Again, focusing on the bad packet alignment for now. The problem seems to be that smb_receive occasionally calls kernel_recvmsg with a larger size parameter than smb_len-smb_read. I added this just before the "out:" label in smb_receive: if (server->smb_read > server->smb_len) PARANOIA("smb_read=%d smb_len(req->rq_header)=%d smb_len=%d req->rq_rlen=%d req->rq_bytes_recvd=%d rlen=%d result=%d state=%d\n", server->smb_read, smb_len(req->rq_header), server->smb_len, req->rq_rlen, req->rq_bytes_recvd, rlen, result, server->rstate); One such printk looked like this: smb_receive: smb_read=1006 smb_len(req->rq_header)=963 smb_len=967 req->rq_rlen=904 req->rq_bytes_recvd=943 rlen=904 result=58 state=4 This is after smb_read and rq_bytes_received was adjusted, so on entry to the function: server->smb_read = 948 req->rq_bytes_recvd = 885 On entry into the function, there should have been only 19 bytes (967-948) left in this response, but it calls kernel_recvmsg with a size of 904 (rlen, which is set from rq_rlen). rq_rlen seems to almost always be set by this formula: req->rq_rlen = smb_len(req->rq_header) + 4 - req->rq_bytes_recvd; ...so in order to get a rq_rlen of 904 from a request that has a smb_len of 963, req->rq_bytes_received had to have been 63 at the time it was set. So apparently we're occasionally adjusting rq_bytes_recvd and then attempting to use rq_rlen without recalculating it.
rq_rlen is only recalculated in the SMB_RECV_PARAM phase. So I think I can see a possible scenario for these errors: smbiod calls smb_recv_param() for the req and then calls smb_recv_data(). We don't receive the entire response (req->rq_bytes_recvd < req->rq_rlen), but we get some of it. smb_recv_data exits early, and we go back into smb_request_recv with server->rstate still set to SMB_RECV_DATA. rq_rlen is still set to the original value, however, so when we call smb_receive again, the size passed to kernel_recvmsg is larger than it should be. I'm going to test a patch that adjusts rq_rlen along with rq_bytes_received in smb_receive.

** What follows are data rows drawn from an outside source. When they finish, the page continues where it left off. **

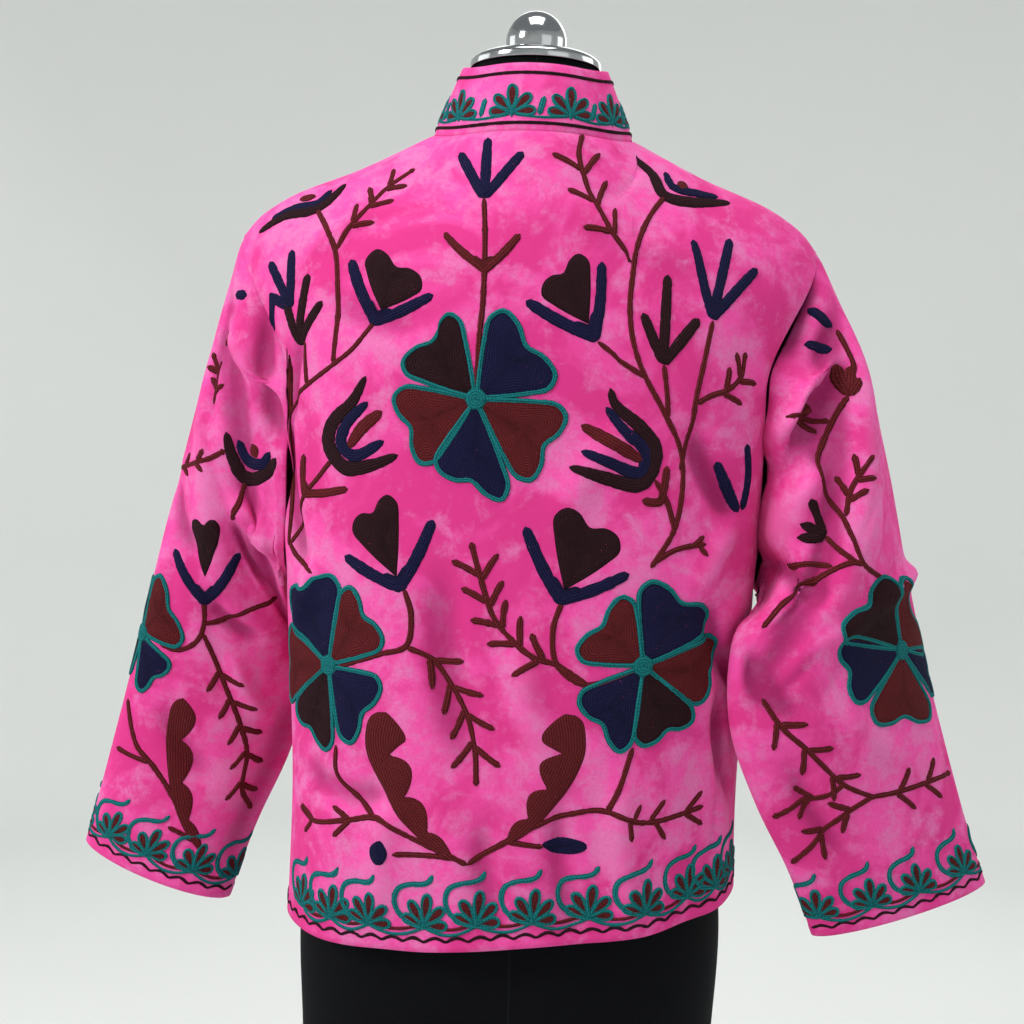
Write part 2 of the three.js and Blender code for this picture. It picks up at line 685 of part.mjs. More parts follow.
add('back', backGeometry(), cloth());
add('front_left', frontGeometry(-1), cloth());
add('front_right', frontGeometry(1), cloth());
add('sleeve_left', sleeveGeometry(SLEEVE_LEFT, FOLDS_LEFT, -1), cloth());
add('sleeve_right', sleeveGeometry(SLEEVE_RIGHT, FOLDS_RIGHT, 1), cloth());
add('collar', collarGeometry(), cloth());
add('form_torso', formGeometry(), jersey());
add('neck_cap', capGeometry(), chrome());
add('finial', finialGeometry(), chrome());
add('stand_pole', poleGeometry(), chrome());
add('stand_base', baseGeometry(), chrome());

export default jacket;
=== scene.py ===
"""Looks of a velvet suzani jacket on its dress form, laid out as an add-on and run as a script.

The cloth tables are the ones of the part's source, in millimetres. Every mesh is in metres.
"""

import math

import bmesh
import bpy
import numpy as np
from bpy.props import FloatProperty, FloatVectorProperty, IntProperty, PointerProperty
from mathutils import Matrix, Vector


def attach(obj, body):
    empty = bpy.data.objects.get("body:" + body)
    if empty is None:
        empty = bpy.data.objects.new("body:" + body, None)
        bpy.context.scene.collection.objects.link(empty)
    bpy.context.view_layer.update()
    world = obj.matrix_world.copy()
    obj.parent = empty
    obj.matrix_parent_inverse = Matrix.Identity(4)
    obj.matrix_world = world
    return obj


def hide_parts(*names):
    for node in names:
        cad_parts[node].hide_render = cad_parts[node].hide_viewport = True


bl_info = {
    "name": "Suzani Jacket on a Dress Form",
    "version": (1, 0, 0),
    "blender": (4, 5, 0),
    "location": "View3D > Sidebar > Suzani Jacket",
    "description": "Builds a chain-stitched velvet jacket, its dress form and a soft studio",
    "category": "Object",
}

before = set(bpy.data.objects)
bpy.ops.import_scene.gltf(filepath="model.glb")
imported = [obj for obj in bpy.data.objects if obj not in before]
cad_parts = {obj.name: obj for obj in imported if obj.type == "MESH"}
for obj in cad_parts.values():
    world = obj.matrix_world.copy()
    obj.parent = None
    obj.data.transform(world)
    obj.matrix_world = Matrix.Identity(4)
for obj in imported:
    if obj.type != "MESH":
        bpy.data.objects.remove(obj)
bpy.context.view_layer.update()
MM = 0.001

# Heights and widths of the jacket
UNDERARM_Z = 1055
CHEST_Z = 1200
TIP_Z = 1349
NECK_Z = 1434
SHOULDER_HALF = 246
NECK_HALF = 86
NECK_CORNER = NECK_HALF / SHOULDER_HALF
ARMHOLE_DEPTH = 62
SQUARENESS = 2.5
HEM_ROWS = 8
ARM_ROWS = 4
TOP_ROWS = 8
ALL_ROWS = HEM_ROWS + ARM_ROWS + TOP_ROWS
SEAM = 0.3
SIDE = {"back": 0, "front": 1}

# Neck seam, collar and front opening, back and front
NECK_RING = (80, 74)
NECK_SLOPE = 0.49
NECK_RISE = (39, -10)
COLLAR_TOP = {"half": 63, "deep": (61, 60)}
COLLAR_HEIGHT = 57
FRONT_OPEN = {"neck": 0.8, "hem": 9}

# Body of the jacket: height, half width, depth of the back and of the front
BODY = np.array([
    (740, 199, 151, 130),
    (870, 196, 147, 128),
    (960, 199, 143, 126),
    (1055, 204, 137, 124),
    (1130, 201, 131, 122),
    (1200, 200, 126, 118),
], float)

# Height of the hem: place across, back, front
HEM = np.array([(-1, 766, 766), (-0.5, 770, 770), (0, 780, 777), (0.5, 786, 786), (1, 800, 800)], float)

# Shoulder line: x and height
SHOULDER = np.array([(54, 1449), (86, 1434), (145, 1405), (200, 1383), (228, 1366), (246, 1349)], float)

# Soft flutes: place across, half width, depth, height where each fades out
FLUTES = {
    "back": [(-0.8, 0.12, 4, 1010), (-0.52, 0.13, -4, 960), (-0.08, 0.2, 3, 900), (0.3, 0.14, -3, 930),
             (0.72, 0.09, -5, 1050), (0.86, 0.07, 4, 1040)],
    "front": [(-0.74, 0.12, -4, 1000), (-0.42, 0.13, 5, 960), (0.4, 0.14, 5, 980), (0.72, 0.11, -4, 1020)],
}

# Sleeve sections: place along, outer edge x y z, inner edge x y z, half thickness
SLEEVES = {
    1: np.array([
        (0, 246, 0, 1349, 204, 0, 1055, 62),
        (0.16, 279, -8, 1266, 202, -42, 1046, 56),
        (0.34, 309, -14, 1163, 180, -98, 1032, 46),
        (0.5, 333, -20, 1066, 172, -109, 996, 38),
        (0.64, 355, -25, 985, 176, -110, 944, 33),
        (0.77, 377, -28, 912, 200, -102, 884, 28),
        (0.89, 396, -31, 853, 232, -86, 824, 25),
        (1, 414, -33, 804, 257, -72, 766, 23),
    ], float),
    -1: np.array([
        (0, 246, 0, 1349, 204, 0, 1055, 62),
        (0.16, 272, 5, 1262, 209, 10, 1040, 56),
        (0.34, 299, 10, 1163, 208, 36, 1018, 47),
        (0.5, 324, 16, 1066, 202, 62, 982, 41),
        (0.64, 345, 22, 980, 198, 72, 932, 38),
        (0.77, 366, 28, 900, 213, 66, 872, 36),
        (0.89, 382, 34, 842, 240, 48, 808, 35),
        (1, 395, 38, 794, 261, 34, 744, 34),
    ], float),
}

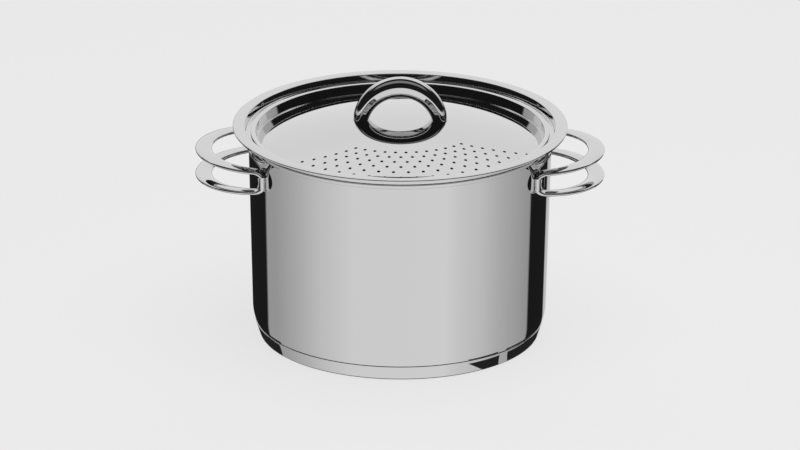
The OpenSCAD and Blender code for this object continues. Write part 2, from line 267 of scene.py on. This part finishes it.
# Mesh helpers

def grid_faces(rows, cols, wrap_rows, wrap_cols):
    """Quads of a grid whose point (i, j) has the number i * cols + j, closed on itself where asked."""
    i = np.arange(rows if wrap_rows else rows - 1)
    j = np.arange(cols if wrap_cols else cols - 1)
    i, j = np.meshgrid(i, j, indexing="ij")
    i2, j2 = (i + 1) % rows, (j + 1) % cols
    quads = np.stack([i * cols + j, i2 * cols + j, i2 * cols + j2, i * cols + j2], -1)
    return quads.reshape(-1, 4).tolist()


def new_object(name, points, faces):
    """Links an object with a mesh from points in millimetres and lists of point numbers."""
    mesh = bpy.data.meshes.new(name)
    mesh.from_pydata((np.reshape(points, (-1, 3)) * MM).tolist(), [], faces)
    made = bpy.data.objects.new(name, mesh)
    bpy.context.scene.collection.objects.link(made)
    return made


def new_piece(name, points, faces, body, node):
    """Makes a closed, smooth piece of polished steel that rides on a body and stands for a node."""
    piece = new_object(name, points, faces)
    tidy = bmesh.new()
    tidy.from_mesh(piece.data)
    bmesh.ops.remove_doubles(tidy, verts=tidy.verts, dist=MERGE * MM)
    bmesh.ops.recalc_face_normals(tidy, faces=tidy.faces)
    tidy.to_mesh(piece.data)
    tidy.free()
    piece.data.shade_smooth()
    piece.data.materials.append(POLISHED)
    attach(piece, body)
    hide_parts(node)
    return piece


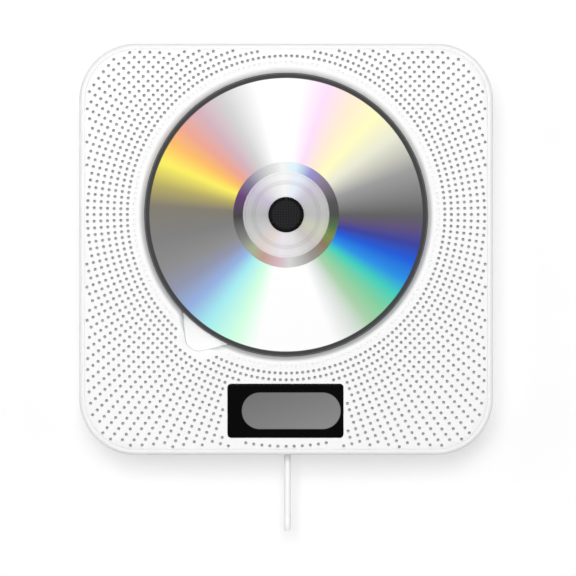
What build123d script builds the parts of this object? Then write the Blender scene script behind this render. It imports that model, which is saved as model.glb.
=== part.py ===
"""Wall mounted CD player: a flat square player that hangs on a wall bracket and plays the disc in the
open, in a round well in its perforated face.

Frame: the origin is the centre of the wall bracket's back face. +Y runs into the wall, the face looks
along -Y, +X is to the right of someone facing the player and +Z is up. "Depth" is the distance out from
the wall. Lengths are in millimetres.
"""

from build123d import *
from math import acos, cos, hypot, pi, radians, sin, sqrt, tan
import os

os.makedirs("parts", exist_ok=True)

# ---------------------------------------------------------------- driving dimensions: housing
body_width = 175.0
body_height = 174.0
body_corner = 24.0  # corner radius seen from the front
face_depth = 41.0  # front face, measured from the wall
back_gap = 1.0  # between the rear cover and the wall
split_depth = 18.0  # seam between rear cover and front housing
wall = 2.3
back_round = 2.2  # rounding of the rear edge
rim_round = 1.5  # rounding of the front edge
ledge_width = 2.6  # seat that carries the grille panel
ledge_thickness = 1.8
tongue_height = 2.0
tongue_thickness = 1.1
tongue_bond = 0.2  # how far the tongue's root runs into the wall
joint_gap = 0.15  # between mouldings that slip together

# ---------------------------------------------------------------- driving dimensions: disc and well
disc_radius = 60.0
disc_hole_radius = 7.5
disc_thickness = 1.2
disc_sink = 2.4  # from the face down to the disc
disc_drop = 72.4  # disc axis below the top of the body
disc_lift = 30.0  # travel that takes the disc clear of the face
well_gap = 0.6  # round the disc
lip_round = 2.0
panel_thickness = 2.2
notch_direction = 234.5  # degrees, anticlockwise from +X
notch_apex = 72.5  # distance of the notch's pointed corner from the disc axis, before rounding
notch_spread = 82.0  # angle between the notch's two sides
notch_round = 6.0
notch_blend = 3.0
notch_wall = 1.2
deck_gap = 1.4  # under the disc
deck_thickness = 1.8
deck_rim = 1.7
deck_overlap = 2.7  # how far the deck reaches under the panel's lip

# ---------------------------------------------------------------- driving dimensions: perforation
holes_per_ring = 180
first_ring = 67.1
ring_pitch = 2.81
ring_count = 24
hole_radius = 0.55
cloth_thickness = 0.5

# ---------------------------------------------------------------- driving dimensions: wall bracket
bracket_width = 84.0
bracket_height = 64.0
bracket_thickness = 3.0
bracket_corner = 7.0
bracket_rise = 18.0  # bracket above the middle of the body
screw_spacing_x = 60.0
screw_spacing_z = 44.0
wall_screw_radius = 2.25
countersink = 1.2
stud_x = 20.0
stud_z = 8.0
stud_neck_radius = 2.5
stud_head_radius = 4.5
stud_head_thickness = 2.0
stud_gap = 0.3
recess_floor = 3.5  # depth of the rear cover's outer face over the bracket
recess_gap = 1.0
hang_lift = 12.0  # how far the player is raised to unhook it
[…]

Created attachment 239561 [details] patch -- calculate rq_rlen locally in smb_receive I think this patch does the right thing. Changing req->rq_rlen didn't work. There are other routines that expect that that won't change for the life of the request. Since rq_bytes_received is set to 0 at the end of smb_receive_param, this should be safe. If the request takes more than 1 pass through smb_recv_data, then the amount of data already read is now taken into account. I've not been able to reproduce any "Invalid NBT Packet" messages with this patch in place.
I've built some kernels that contain the patches in comment #26 and comment #31 and put them on my people page: http://people.redhat.com/jlayton/ Please test them and let me know whether this problem is still reproducible.
Posted a couple of smbfs patches upstream today, one is variant of the patch in comment #31 and the other is one to fix up smbfs debug builds. Awaiting review there at this point...
Created attachment 249001 [details] patch -- calculate rq_rlen locally in smb_receive This patch is a bit cleaner, but is functionally the same. Guenter Kukkukk reviewed and acked this patch. I've gone ahead and pushed it upstream to Andrew. If Andrew takes it in -mm, I'll plan to propose this for 4.7.
This patch has been accepted into -mm, I'll probably plan to roll up a set of RHEL4 smbfs patches and post them internally for review.
*** Bug 373171 has been marked as a duplicate of this bug. ***
I've folded this patch into a larger patchset that I've posted internally for review. Closing this as a duplicate of the bug tracking the larger set. Please reopen this bug if the customer reports that this patch doesn't fix their issue. *** This bug has been marked as a duplicate of 355141 ***